There are multiple ways of doing this, including:
\begin{itemize}
\item Converting from \textbf{factorised form} to \textbf{expanded form} by expanding out the factors. Then, completing the square to convert from \textbf{expanded form} to \textbf{turning point form}. This is arguably the quickest method, despite doing two stages of working out.
\item If you've realised before that mathematical operations can almost always be undone, then you might realise that if we can go from turning point form to factorised form by using the difference of two squares, we should be able to go the opposite way. This involves more thinking, however, as you have to undo the simplification steps of difference of two squares.
\end{itemize}
Since the first method is usually the quickest we'll touch on that one specifically. All we have to do is expand the two factors first.
\begin{align*}
-\frac{1}{8}(x + \frac{7}{2})(x - \frac{9}{2}) &= -\frac{1}{8}(x^2 - \frac{9}{2}x +\frac{7}{2}x - \frac{63}{4}) \newline
&= -\frac{1}{8}(x^2 - x -\frac{63}{4})
\end{align*}
Here's a \textbf{quick tip} when taking the next step. Don't expand the $\displaystyle -\frac{1}{8}$ into the rest of the expression. This is because you will have to factorise that back out when completing the square. Remember that to complete the square we must always factorise the coefficient of $x^2$ our before starting, and in this example it's conveniently set up for us!
The rest of the working out involves completing the square, remembering to always expand the $\displaystyle -\frac{1}{8}$ back out at the very end. This will give you this correct answer.
\par\null
B:
\par\null
$\displaystyle -\frac{1}{8} \left( x - \frac{1}{2} \right) ^2 - 16$
~ ~ Explanation:
\textbf{}
This is so close, though it's not correct! You've done everything correctly to get this answer, it's just the last step in your working out that let you down. Let's take a closer look.
\begin{align*}
&-\frac{1}{8}(x^2 - x - \frac{63}{4}) \qquad \qquad \quad \; \; \, \text{(This is the result from expanding)} \newline
&= -\frac{1}{8}[(x - \frac{1}{2})^2 - \frac{1}{4} - \frac{63}{4}] \newline
&= -\frac{1}{8}[(x - \frac{1}{2})^2 - 16] \qquad \qquad \; \, \text{(This is the result from completing the square)} \newline
\Rightarrow &\neq -\frac{1}{8}(x - \frac{1}{2})^2 - 16
\end{align*}
It's here that the error was most likely made: when the $\displaystyle -\frac{1}{8}$ was expanded back into the rest of the expression, the $16$ wasn't multiplied by the $\displaystyle -\frac{1}{8}$. That's why the constant at the end of the expression should be slightly different.

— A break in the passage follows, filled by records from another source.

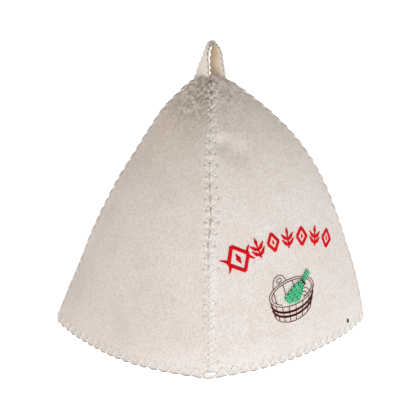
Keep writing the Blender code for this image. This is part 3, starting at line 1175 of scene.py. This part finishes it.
# %% Lay a flat design on the front gore
FINE_HEIGHTS = levels_at(FINE_PLACES)["height"]
SATIN_PITCH = 0.42
SATIN_RADIUS = 0.27 * MM
SATIN_SHARES = np.array((-0.5, -0.36, -0.12, 0.12, 0.36, 0.5))
SATIN_ARCH = np.array((-0.9, 0.45, 1.0, 1.0, 0.45, -0.9))
SATIN_LIFT = 0.22
SATIN_LIFT_PER_WIDTH = 0.12


def on_front(spots, lifts):
    """Points on the front gore, from places right and up in mm, and lifts off the felt in mm."""
    spots = np.asarray(spots, dtype=float) * MM
    place = np.interp(spots[..., 1], FINE_HEIGHTS, FINE_PLACES)
    first, second = (seam_point(seam, place) for seam in GORES["gore_front"]["seams"])
    across = (spots[..., 0] - first[..., 0]) / (second[..., 0] - first[..., 0])
    return felt_points("gore_front", across, place, np.asarray(lifts, dtype=float) * MM)


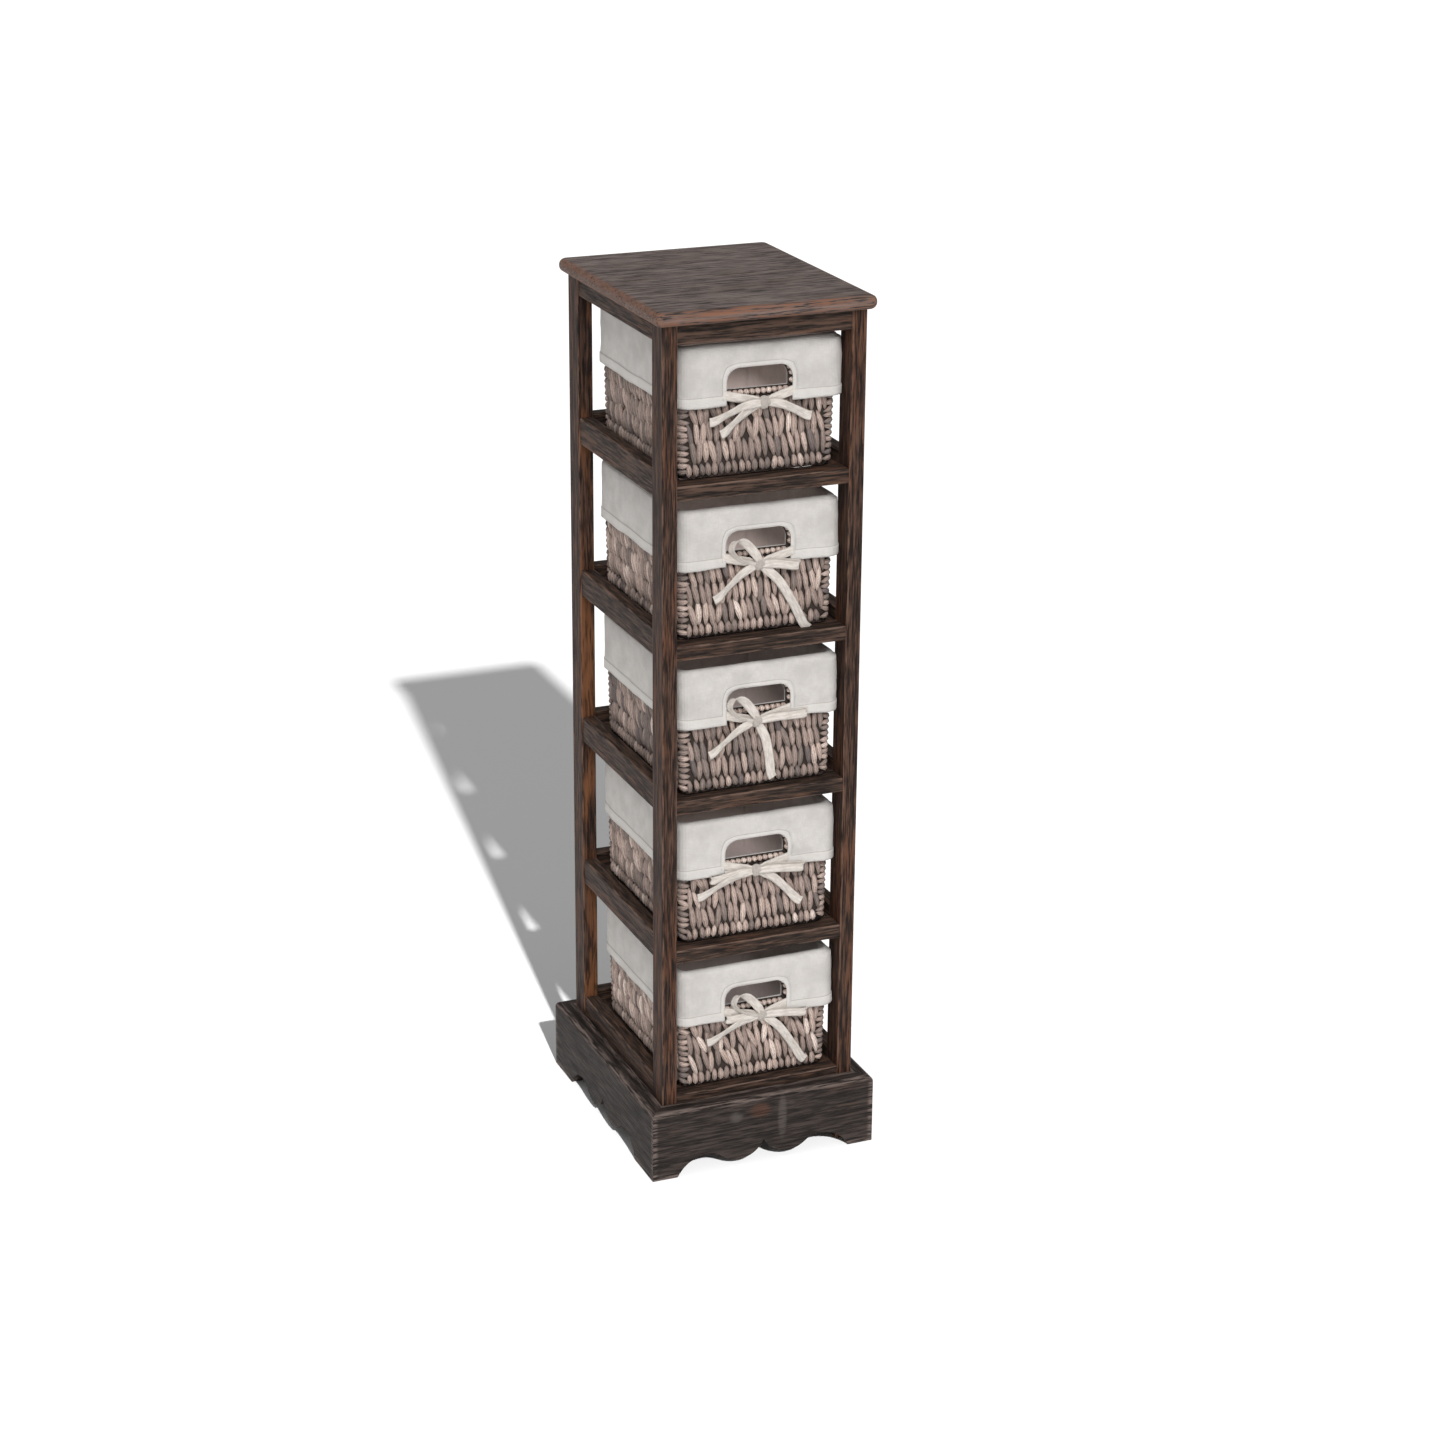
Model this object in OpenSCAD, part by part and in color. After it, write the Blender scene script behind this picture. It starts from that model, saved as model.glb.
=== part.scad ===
// Five-level basket shelf: a dowelled lath frame on a scalloped plinth, with a round-edged top board
// and five lined wicker baskets that pull out at the front.
// Millimetres. X runs across the front, -Y faces the user, Z is up from the floor.

/* [Frame] */
// Width across the posts
frame_w = 216; // [196:1:250]
// Depth across the posts
frame_d = 264; // [240:1:300]
// Width of a post seen from the front
post_w = 16; // [14:0.5:20]
// Depth of a post seen from the side
post_d = 28; // [26:0.5:34]
// Chamfer along the edges of posts, rails and runners
edge_c = 1; // [0.4:0.1:1.5]

/* [Levels] */
// Distance from one level to the next
level_pitch = 165; // [150:1:190]
// Height of a front rail, which lies flat
rail_h = 15; // [13:0.5:18]
// Depth of a front rail
rail_d = 25; // [23:0.5:27]
// Height of the side and back rails, which stand on edge
guide_h = 28; // [24:0.5:34]
// How far the rails lie behind the outer faces of the posts
rail_recess = 1.5; // [0.5:0.1:3]
// Width of the runners under each basket
runner_w = 14; // [10:0.5:18]
// Height of the runners under each basket
runner_h = 12; // [8:0.5:12.5]
// Thickness of the front apron under the top board
apron_t = 16; // [12:0.5:20]
// Height of the aprons under the top board
apron_h = 20; // [16:0.5:26]

/* [Top board] */
// Thickness of the top board
top_t = 14; // [12:0.5:18]
// Overhang of the top board past the posts
top_over = 9; // [6:0.5:14]
// Radius of the top board's rounded edge
top_round = 6.5; // [4:0.5:6.5]
// Radius of the top board's corners in plan
top_corner = 9; // [8:0.5:14]

/* [Plinth] */
// Height of the plinth boards
skirt_h = 77; // [72:1:86]
// Thickness of the plinth boards
skirt_t = 18; // [15:0.5:20]
// Radius of the plinth's rounded top edge
skirt_round = 7; // [4:0.5:9]
// How far the plinth boards reach up over the lowest rails
skirt_lap = 7; // [4:0.5:10]
// From the middle of a plinth board to the inner end of each foot
foot_x = 98; // [94:1:104]
// From the middle of a plinth board to the top of each arch
arch_x = 64; // [62:1:66]
// Height of the arches above the floor
arch_rise = 21; // [20:0.5:23]
// From the middle of a plinth board to the lowest point of each lobe
lobe_x = 28; // [26:1:30]
// Height of the lobes above the floor
lobe_rise = 7.5; // [6:0.5:9]
// Height of the cusp in the middle above the floor
cusp_rise = 26; // [24:0.5:28]

/* [Dowels] */
// Diameter of the dowels
dowel_d = 6; // [4:0.5:7]
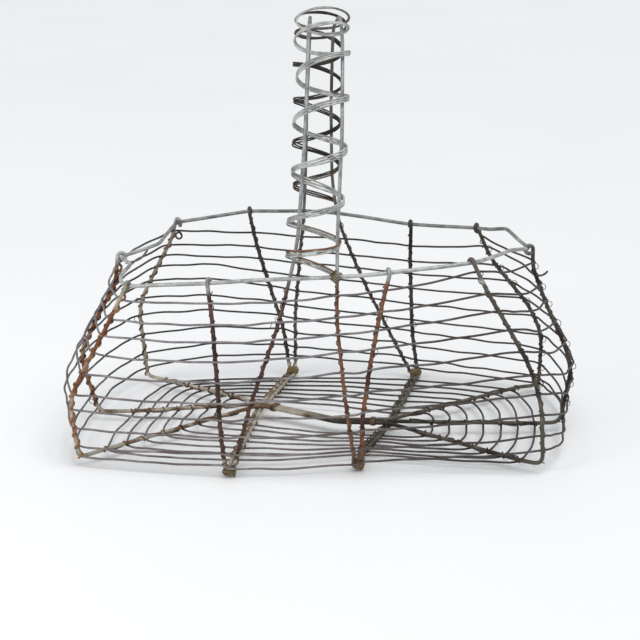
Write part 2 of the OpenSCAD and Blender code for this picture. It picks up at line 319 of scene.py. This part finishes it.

If you fix this up, you should get the correct answer!
C:
\par\null
$\displaystyle -\frac{1}{8} \left( x - \frac{1}{2} \right) ^2 + \frac{31}{16}$
~ ~ Explanation:
This isn't quite right. You applied the correct idea, this error may have been due to a mix up with your positive and negative signs while you were completing the square. Completing the square is arguably the most efficient method to do this question. You would have done everything right to complete the square, so let's check out where you slipped up:
\begin{align*}
&-\frac{1}{8}(x^2 - x - \frac{63}{4}) \qquad \qquad \quad \; \; \, \text{(This is the result from expanding)} \newline
&= -\frac{1}{8}[(x - \frac{1}{2})^2 - \frac{1}{4} - \frac{63}{4}] \newline
\Rightarrow &\neq -\frac{1}{8}[(x - \frac{1}{2})^2 - \frac{62}{4}]
\end{align*}
It's the last two lines that are the most important here. We had to subtract a number from a \textbf{negative} number, which makes the result more negative. Let's take a look at this calculation specifically:
\begin{align*}
&-\frac{1}{4} - \frac{63}{4} \newline
&= -(\frac{1}{4} + \frac{63}{4})
\end{align}
Since both numbers have negative signs in front, we can factorise a negative sign out of both of them. Once we do that, we can see that it's simpler to add the numbers together. All we have to do then is to put this constant back into our original expression and complete the working out!
\par\null
D:
\par\null
$\displaystyle -\frac{1}{8} \left( x - \frac{1}{2} \right) ^2 + \frac{127}{32}$
~ ~ Explanation:
\par\null
This is close, though it's not quite correct! There may have been an error in the expansion of the original expression. Let's take a look.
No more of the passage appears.